Speaking of the future of local authority coastal engineering and coastal authorities, Hutchison says the relationships have been built to stand the test of time.

“We’ve been part of the Fylde Partnership, including the Environment Agency, for 10 years or more. It’s been great to work with them and better programme the works there. There are a huge amount of low lying properties, certainly up the Fleetwood end, and near Anchorsholme and at Rossell. It’s currently the largest coast protection scheme in the country ongoing at the moment – about £50M in all, protecting about 8,000 homes.

“We’ve brought in expertise to help look at how to best deliver the work. As part of that we’re also training graduate engineers, five apprentices, and 69 local employees, so we’re bringing all those up to speed to coastal engineering for the future.”

But Parker says while some schemes are bringing new workers into coastal management and coastal engineering, it is apparent that this will not reverse the current trend.

“Local authorities need to develop expertise and knowledgeable practitioners to be able to intellectually challenge contractors’ and consultancy proposals and be the guardians of the best use of public monies,” he says.
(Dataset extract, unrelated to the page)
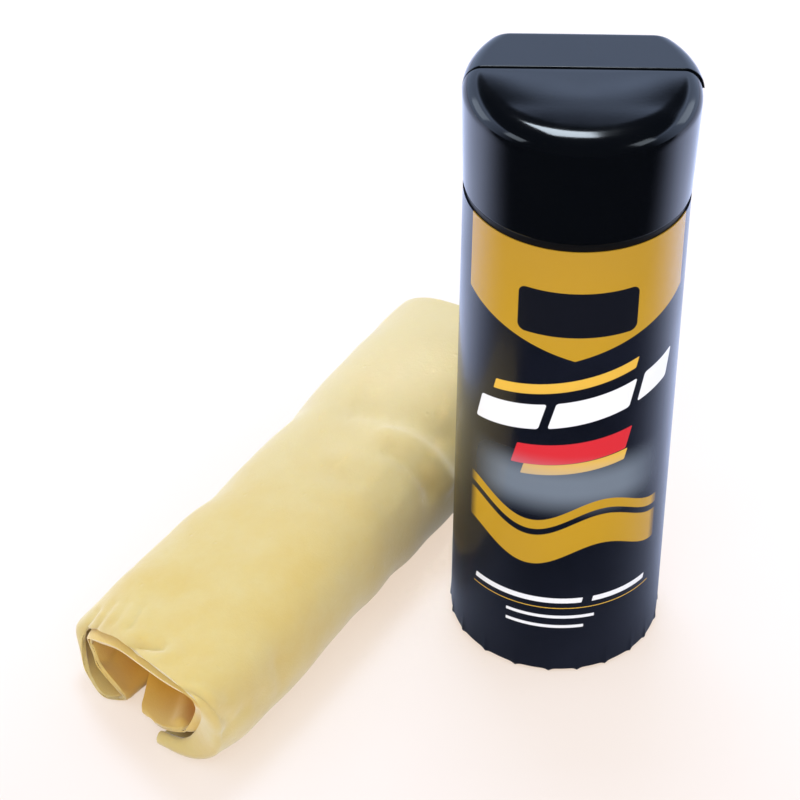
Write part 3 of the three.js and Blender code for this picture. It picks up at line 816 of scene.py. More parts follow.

“Coastal management is a long-term issue that requires long-term planning, succession and resilience. Risk management authorities need to look at a more sustainable approach and future generations of engineers need to be developed. Local authorities are key to delivering this as well.” 

And in a final pitch for new blood to join local authority coastal engineering, Parker says there are plenty of arguments to counter the lure of bright city lights, and consultancy.

“For those engineers who haven’t yet worked for a local authority, they may not appreciate the benefits: of being based in some of the most desirable parts of the country, having a great work life balance and also a pipeline of exciting projects. It is recognised that they may not get paid the highest rates, but the job satisfaction of working with and protecting local communities should not be underestimated.”